Set exercise> Make an exact copy of all the data.

Recorded data>
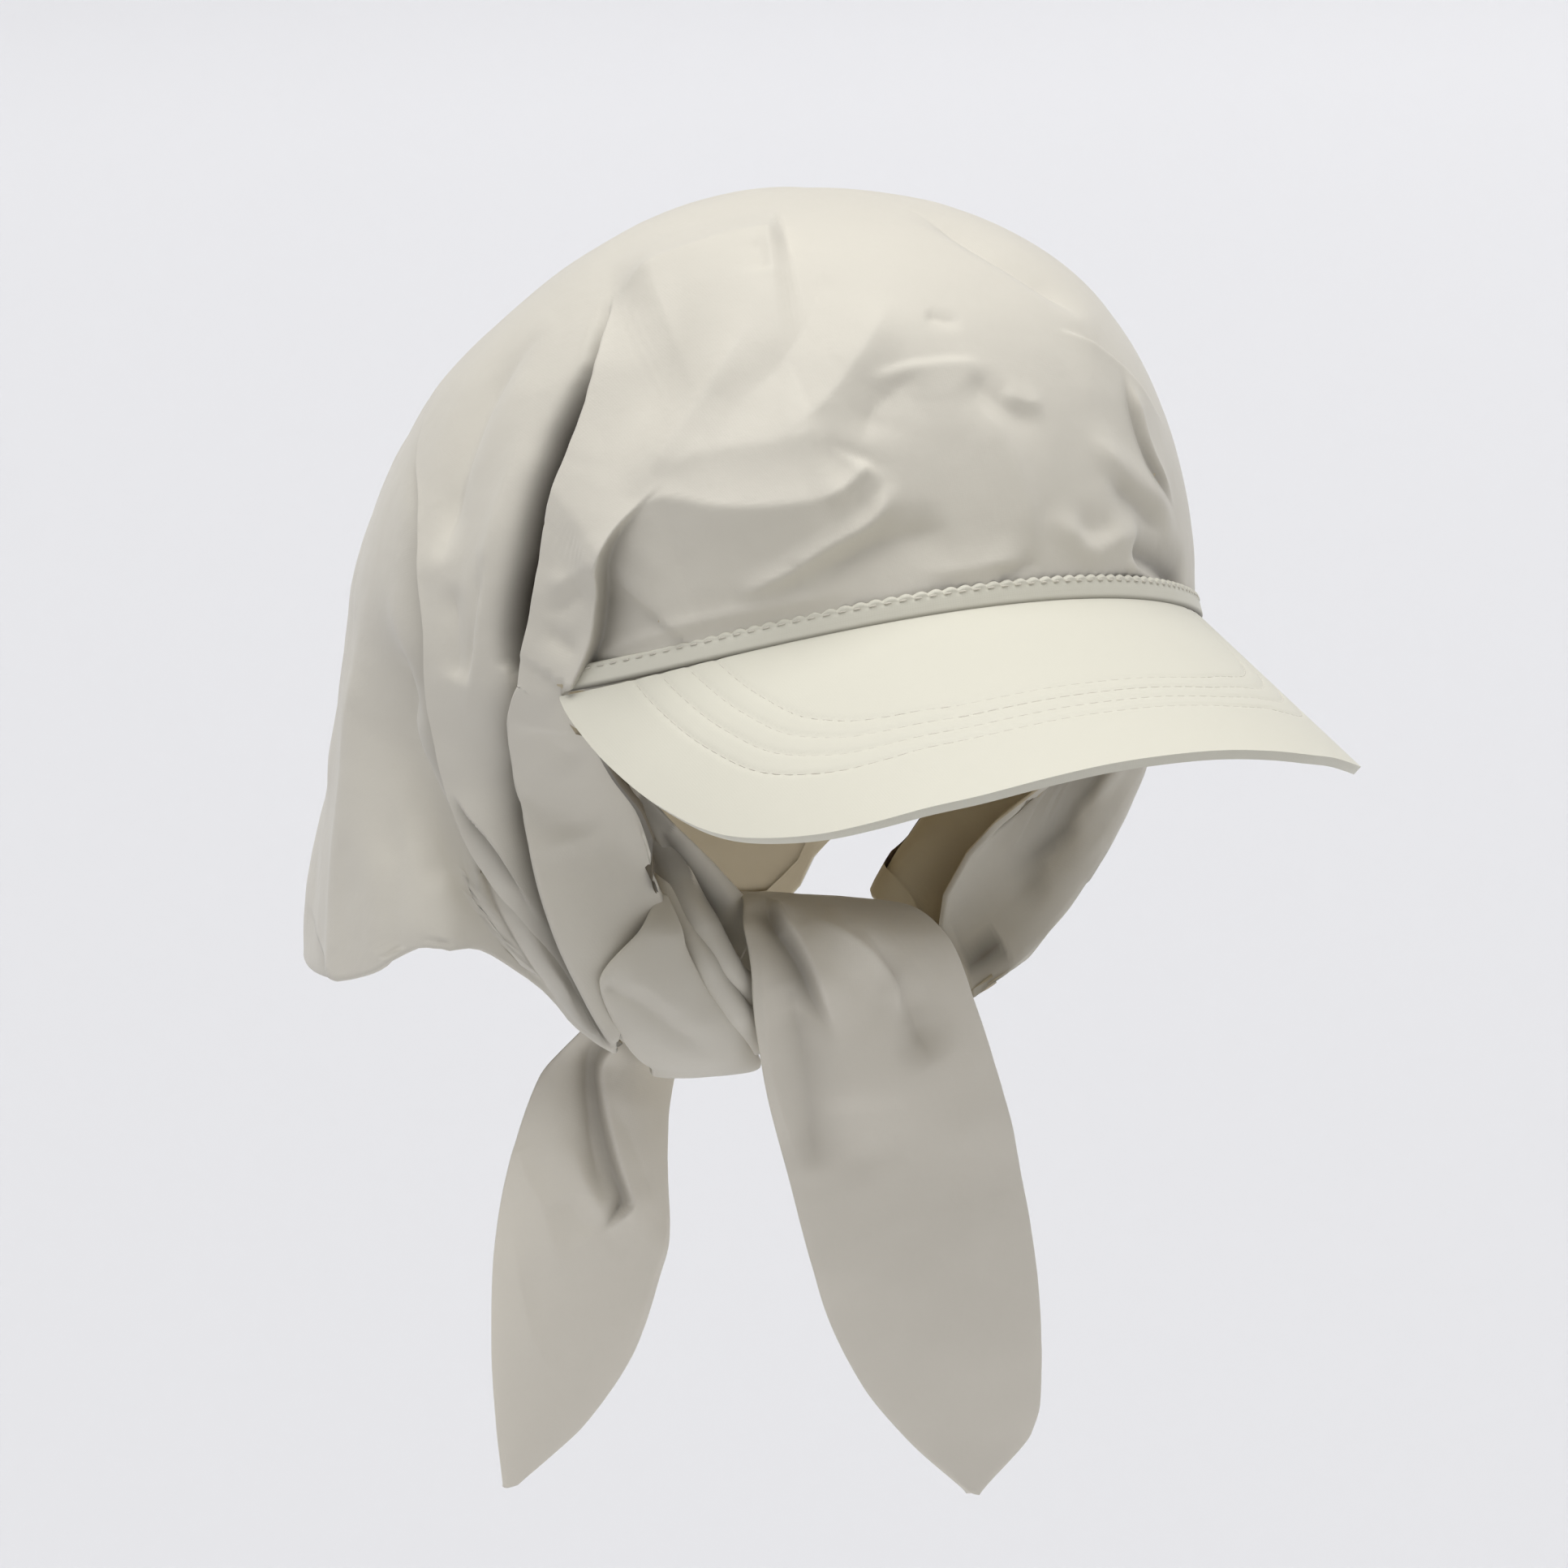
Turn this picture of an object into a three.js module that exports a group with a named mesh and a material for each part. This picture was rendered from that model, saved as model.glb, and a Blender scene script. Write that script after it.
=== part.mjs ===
// Flap cap of light nylon: a soft crown with a stitched peak, whose cloth runs on as a neck flap
// and as two side sweeps tied in a knot under the chin.
// Millimetres, +Z up. The peak points to -Y and the wearer's left is +X. The origin is the centre
// of the head opening, 3 mm below the two corners where the peak's seam ends.
import * as THREE from 'three';
import { mergeVertices } from 'three/addons/utils/BufferGeometryUtils.js';

// Head opening: half of its width, half of its length to the front and to the back, and the turn
// from the front to each corner of the peak
const HEAD = { halfWidth: 83.7, front: 100, back: 101, corner: 59.3 };
// Crown: height, where its top sits along Y, and how square its outline is at the side, how much
// more at the front, and at least
const CROWN = { height: 92.5, topY: -13, square: 2.07, frontMore: 0.7, least: 1.72 };
const CLOTH = 1.6;
const TAIL_CLOTH = 1.9;
const GAP = 0.4;
// How far the neck flap leans out at the back, for each millimetre that it hangs
const FLARE = 0.16;
// Straight stretches of the hanging cloth below the rim and before its edge, as parts of its hang, and
// how far the full pull of the knot turns the last one
const STRAIGHT = { rim: 0.34, edge: 0.26, turned: 0.8 };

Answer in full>
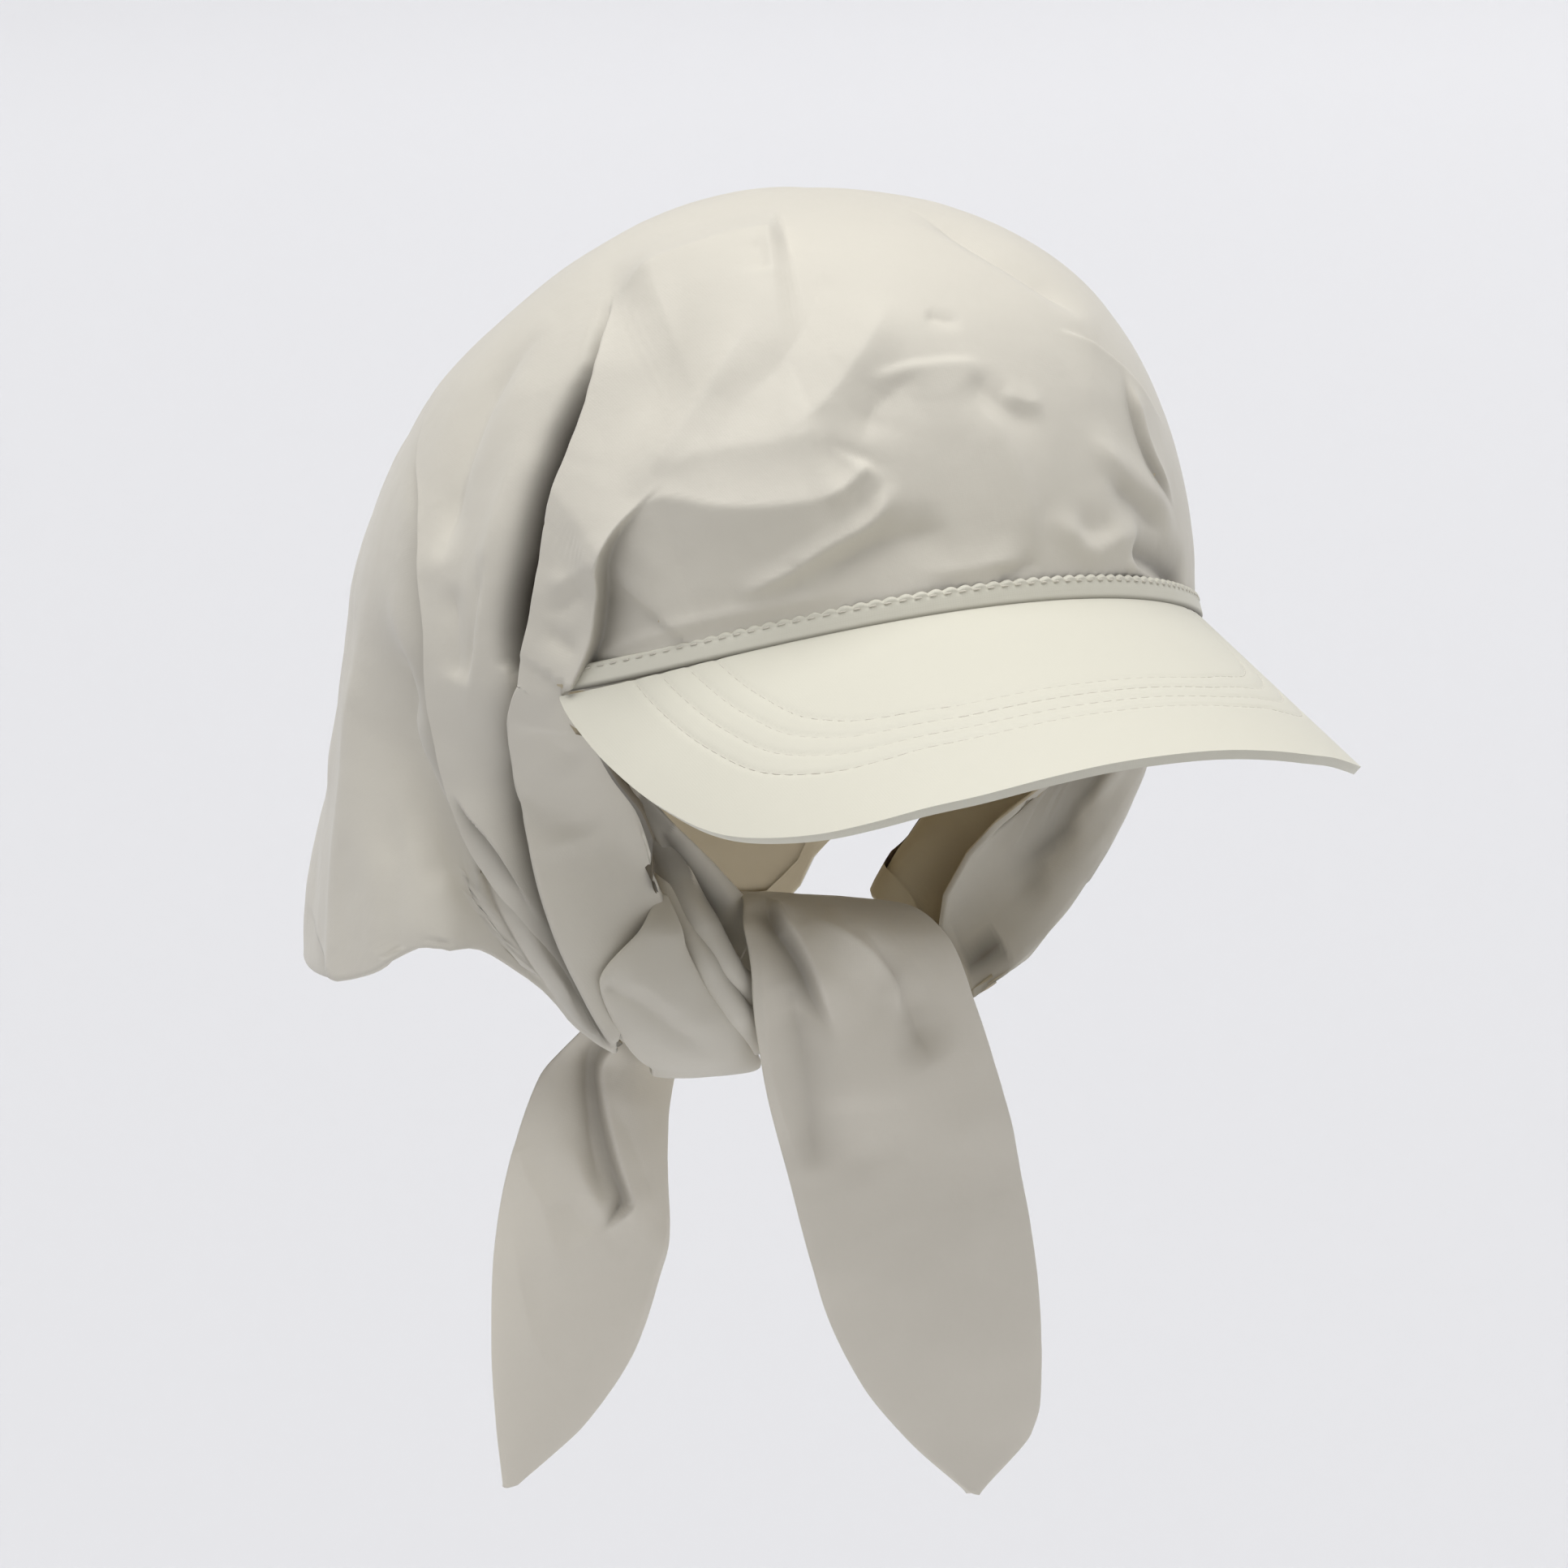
Turn this picture of an object into a three.js module that exports a group with a named mesh and a material for each part. This picture was rendered from that model, saved as model.glb, and a Blender scene script. Write that script after it.
=== part.mjs ===
// Flap cap of light nylon: a soft crown with a stitched peak, whose cloth runs on as a neck flap
// and as two side sweeps tied in a knot under the chin.
// Millimetres, +Z up. The peak points to -Y and the wearer's left is +X. The origin is the centre
// of the head opening, 3 mm below the two corners where the peak's seam ends.
import * as THREE from 'three';
import { mergeVertices } from 'three/addons/utils/BufferGeometryUtils.js';

// Head opening: half of its width, half of its length to the front and to the back, and the turn
// from the front to each corner of the peak
const HEAD = { halfWidth: 83.7, front: 100, back: 101, corner: 59.3 };
// Crown: height, where its top sits along Y, and how square its outline is at the side, how much
// more at the front, and at least
const CROWN = { height: 92.5, topY: -13, square: 2.07, frontMore: 0.7, least: 1.72 };
const CLOTH = 1.6;
const TAIL_CLOTH = 1.9;
const GAP = 0.4;
// How far the neck flap leans out at the back, for each millimetre that it hangs
const FLARE = 0.16;
// Straight stretches of the hanging cloth below the rim and before its edge, as parts of its hang, and
// how far the full pull of the knot turns the last one
const STRAIGHT = { rim: 0.34, edge: 0.26, turned: 0.8 };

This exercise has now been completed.